17-year-old Erik Taylor was driving two friends home from a school dance in his Toyota pickup truck.
As Officer Hohmann’s car passed by Taylor’s truck, “someone inside [Taylor’s] vehicle yelled loudly, and [Taylor’s] vehicle cut sharply behind Hohmann” as Taylor made a left turn. Officer Hohmann detained Taylor and gave him a preliminary alcohol screening (PAS) test which showed Taylor’s blood alcohol concentration was greater than .01%.
Taylor requested an Under 21 DMV Admin Per Se Hearing and lost. The DMV suspended Taylor’s privilege to drive.
Taylor challenged the DMV’s decision by filing a petition for a writ of mandate in the superior court on the grounds that the PAS testing was not incidental to a lawful detention.
The superior court agreed with Taylor and granted the writ of mandate, concluding that the detention was unlawful. The court ordered the DMV to give Taylor back his driving privileges.
The DMV filed an appeal.
The DMV based its argument on the premise that, because minors “have a low privacy interest,” the type of “cause” necessary to detain them should be “a more flexible ‘reasonableness’ standard … [so that] police personnel can enforce [Vehicle Code section 23136] without being constrained by the strict criminal detention requirements.”

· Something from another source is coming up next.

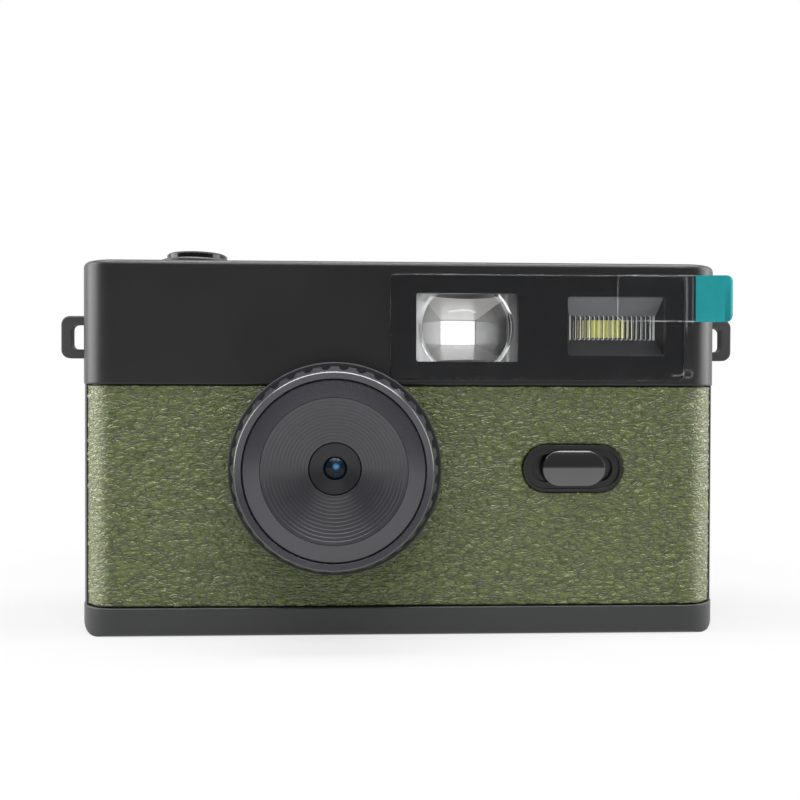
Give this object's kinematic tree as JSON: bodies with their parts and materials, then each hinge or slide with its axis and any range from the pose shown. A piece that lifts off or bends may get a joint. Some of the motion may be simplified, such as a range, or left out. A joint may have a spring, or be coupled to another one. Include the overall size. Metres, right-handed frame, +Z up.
{
  "type": "screenless digital camera",
  "caption": "Small box camera with a leather-grain front, round fixed lens, optical viewfinder, LED flash and no screen.",
  "frame": {"origin": "middle of the flat underside of the base plate", "axes": "+Z up, +X to the right seen from the front, +Y from the lens side to the back"},
  "size_m": [0.1248, 0.0367, 0.068],
  "materials": {
    "black_shell": "satin moulded black",
    "black_gloss": "polished black",
    "clear_plastic": "clear moulded",
    "leather": "olive pebble grain",
    "film": "thin clear film",
    "teal_tab": "teal printed tape",
    "lens_glass": "coated glass",
    "phosphor": "yellow phosphor",
    "circuit": "green solder mask",
    "chip": "matt black epoxy",
    "steel": "plated steel",
    "white_plastic": "white moulded",
    "battery_foil": "foil pouch",
    "ribbon": "amber flat cable"
  },
  "bodies": {
    "camera_body": {"base_plate": "black_shell", "front_shell": "black_shell", "rear_shell": "black_shell", "leather_covering": "leather", "top_cover": "black_shell", "window_cover": "clear_plastic", "window_mask": "black_gloss", "protective_film": "film", "pull_tab": "teal_tab", "viewfinder_lens": "clear_plastic", "viewfinder_tunnel": "black_gloss", "eyepiece_bezel": "black_shell", "eyepiece_lens": "clear_plastic", "flash_hood": "black_shell", "flash_lens": "clear_plastic", "flash_leds": "phosphor", "flash_board": "circuit", "lens_base": "black_shell", "lens_front": "black_shell", "stepped_baffle": "black_shell", "lens_barrel": "black_shell", "front_glass": "lens_glass", "rear_glass": "lens_glass", "lens_holder": "black_shell", "infrared_filter": "lens_glass", "image_sensor": "chip", "sensor_board": "circuit", "sensor_ribbon": "ribbon", "main_board": "circuit", "board_chips": "chip", "usb_socket": "steel", "card_socket": "steel", "battery": "battery_foil", "shutter_collar": "black_shell", "shutter_spring": "steel", "shutter_switch": "chip", "shutter_board": "circuit", "switch_bezel": "black_shell", "slide_switch": "steel", "power_switch": "chip", "control_board": "circuit", "status_led": "white_plastic", "status_light": "clear_plastic", "buzzer": "chip", "strap_lug_left": "black_shell", "strap_lug_right": "black_shell", "case_screws": "steel", "base_screws": "steel", "board_screws": "steel", "lens_screws": "steel"},
    "shutter_key": {"shutter_button": "black_gloss", "shutter_plunger": "black_shell"},
    "flash_knob": {"flash_switch_knob": "black_gloss", "slide_lever": "white_plastic"},
    "focus_ring": {"lens_ring": "black_shell"},
    "power_key": {"power_button": "black_shell", "power_plunger": "black_shell"}
  },
  "joints": [
    {"name": "shutter_press", "type": "slide", "parent": "camera_body", "child": "shutter_key", "axis": [0, 0, -1], "range_m": [0, 0.0009], "stiffness_N_per_m": 800, "springref_m": -0.0005, "deforming": ["shutter_spring"]},
    {"name": "flash_switch_slide", "type": "slide", "parent": "camera_body", "child": "flash_knob", "axis": [1, 0, 0], "range_m": [-0.0026, 0.0026]},
    {"name": "lens_ring_turn", "type": "hinge", "parent": "camera_body", "child": "focus_ring", "pos_m": [-0.0117, 0, 0.02978], "axis": [0, 1, 0], "range_deg": [0, 90]},
    {"name": "power_press", "type": "slide", "parent": "camera_body", "child": "power_key", "axis": [0, -1, 0], "range_m": [0, 0.0005], "stiffness_N_per_m": 1500, "springref_m": -0.0003}
  ]
}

However, the Court of Appeal said, “no reasonable construction of Vehicle Code section 23136 can support the DMV’s assertion.” The Court noted “Vehicle Code section 23136 specifically requires that PAS testing “be incidental to a lawful detention.” The Court further said, “we reject the DMV’s claim that the words “lawful detention” refer to anything other than a detention which is lawful under the Fourth Amendment.”
The DMV also contended that Officer Hohmann’s detention of Taylor was lawful under the Fourth Amendment.
The Court of Appeal disagreed by pointing out that “a sharp but entirely legal turn and a yell from within a vehicle do not indicate that the driver is under the influence of alcohol, nor do these facts objectively indicate that there is any other criminal activity afoot. Consequently, Hohmann’s detention of Taylor was not lawful, and the suspension of Taylor’s license was not permitted.”
This citation for this opinion is Taylor v. Department of Motor Vehicles (1995) 36 Cal.App.4th 812.